During the winter and spring of 2004, the band recorded what was to be a double CD release, but turned out to become its two following albums. The first part, calmer and more atmospheric, was released in August 2004 as Fuxion (in a joint venture between Make My Day and Throne Records), and now also used vocals, for which the band was criticized of taking a step backwards in terms of innovation and originality. During the summer of 2005 the band signed to Metal Blade Records, whom subsequently released the harsher part of the 2004 recordings as the early 2006 released Aeolian. Unlike its predecessors, the album had but very few classical instruments of electronic sounds, but on the other hand featured no less than 7 singers, including The Ocean's own Meta as well as guest singers Tomas Hallborn, Sean Ingram, and Nate Newton...whose names were extensively used in the promotion of the album! Later in 2006, a joint vinyl version of Fluxion and Aeolian was released through Throne Records.
In late 2007, the band released the double-CD Precambrian (the album in my possession – find the review posted 24/12 of that year – it was also the last album recorded at Oceanland, as the collective was eveicted from the place in 2008), and in the following years a consolidation of the line-up occurred (where Staps found like-minded musicians whom were apparently in the scene to stay) with the additions of guitarist Jonathan Nido, bassist Louis Jucker, drummer Luc Hess...and eventually singer Loïc Rossetti joined late 2009 (incidentally, they're all form Switzerland!), effectively turning what started out as a collective into a genuine band. By then, the band had done some 400 shows all over the world, supporting bands such as Intronaut, Opeth, and At The Gates (on a year-long tour of Europe and North-America in promotion of Precambrium), but also The Black Dahlia Murder, Cult Of Luna and Isis, and they also did successful headlining tours in Europe and The States on their own.
2010 came, and the release of the albums Heliocentric and Anthropocentric (reviews posted 04/06/2010 and 02/02/2011 respectively), and it was followed with a heavy live campaign, which added Russia (including Siberia), China, Hong Kong, South-East Asia and Australia to the territories where the band had been so far, and left Rossetti with severe health problems in early 2012. Among the bands which The Ocean supported during that time, we find Opeth, Dillinger Escape Plan, Between The Buried And Me, and Devin Townsend.

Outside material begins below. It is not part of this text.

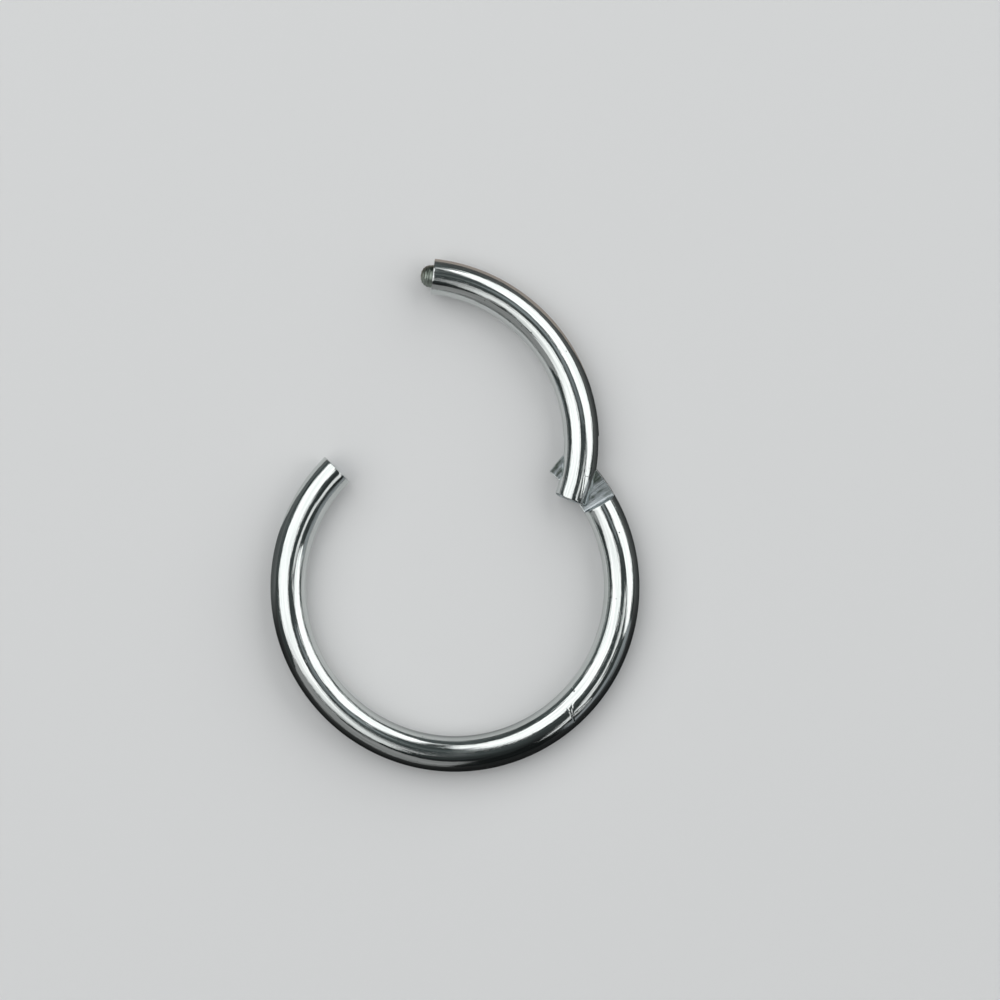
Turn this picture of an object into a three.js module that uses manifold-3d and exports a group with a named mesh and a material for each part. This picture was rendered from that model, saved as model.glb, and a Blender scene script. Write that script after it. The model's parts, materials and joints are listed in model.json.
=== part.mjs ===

Seen the singer's health condition, and seen the album's concept (which at first seemed not be unfit for vocals), Staps first composed Pelagial as a continuous piece of instrumental music, in which the different stages of the pelagial ocean were used as gradual palates. In other words, we begin at the surface with lighter music, and as go down the music slows an becomes graver. Still, it's not a linear thing, because as in real life, where undercurrents and other events (think of underwater volcanic eruptions, small underwater earth quakes, or even the passing of a large sea animal) make for sudden upward buoyancy, the music also comprises unexpected moments of “flaring up. But during 2012 Rossetti recovered from his ailments, and the decision was therefore made to have him on the album anyway! As stated by Nido in the info sheet which accompanied our download promo copy of the album, “Loïc is the frontman of the band and we all felt that The Ocean and the album needed him...though we were all quite used to the instrumentals, I'm glad we decided to record vocals in the end, because it really adds a new dimension to the album that wasn't there before”. Analogous with the journey into the depths of the sea, the lyrics take the listener into the abysses of the human mind, not only through Freudian references, but also with very personal stuff.
So, Pelagial comes in two discs, one completely instrumental (the individual tracks connected with underwater sounds), the other with vocals (only the introductory “Epipelagic” is instrumental in both cases; relating to what's just underneath the surface and what can readily be “seen” - you'll understand the analogy to the psychology of the human mind?), but I daresay the European division make a nice fuck-up with the download files. The way they offered the thing, both discs of the album would have songs and instrumentals, and I'm afraid that I personally didn't get the instrumental/ song division of the album until I sat down to unravel all the info I had sought in consultation prior to my making of this review. By then, I had already given the album a series of listening sessions. Looks like I'll have to shuffle the tracks on my mp3-player in order to get the correct playing order of the album! Except for some of the mentioned underwater sounds, you'll find no music off this album at (www.) theoceancollective.com/pelagial, but there's links to facebook (check if you wanna know where the band will be playing this summer – in North America), twitter, YouTube and Pelagic Records (the band's own label – hang on for some extra info, ok?). At (www.) reverbnation.com/theoceancollective, you'll find songs off older albums, and I am afraid that at the moment I checked I was unable to log onto (www.) myspace.com/theoceancollective (there mày actually tracks off the current album there!).
Besides the double-CD album version, as released by Metal Blade, the band itself released a special acrylic boxset edition of both the CD and vinyl versions. Those heavy acrylic boxes contain either the CD digipak or 2 vinyl gatefolds, “buried” underneath 5 acrylic layers (coloured in 5 different shades of blue, representing the 5 pelagic depth zones; they were hand-made by Berlin artist Martin Kvamme). The boxes will also include a bonus DVD featuring a 5:1 dolby surround mix of the instrumental album, and the Pelagial movie made (over the period of a complete year) by Craig Murray (worked with Nine Inch Nails and Converge in the past), which the band will also show as live video projections during their current and upcoming tours. Well worth the extra dough, I would say...of course, it's up to you lot to see which version of the album you prefer. The music's good alright, good enough to earn a “Best Album Of The Year 2013” nomination in my book!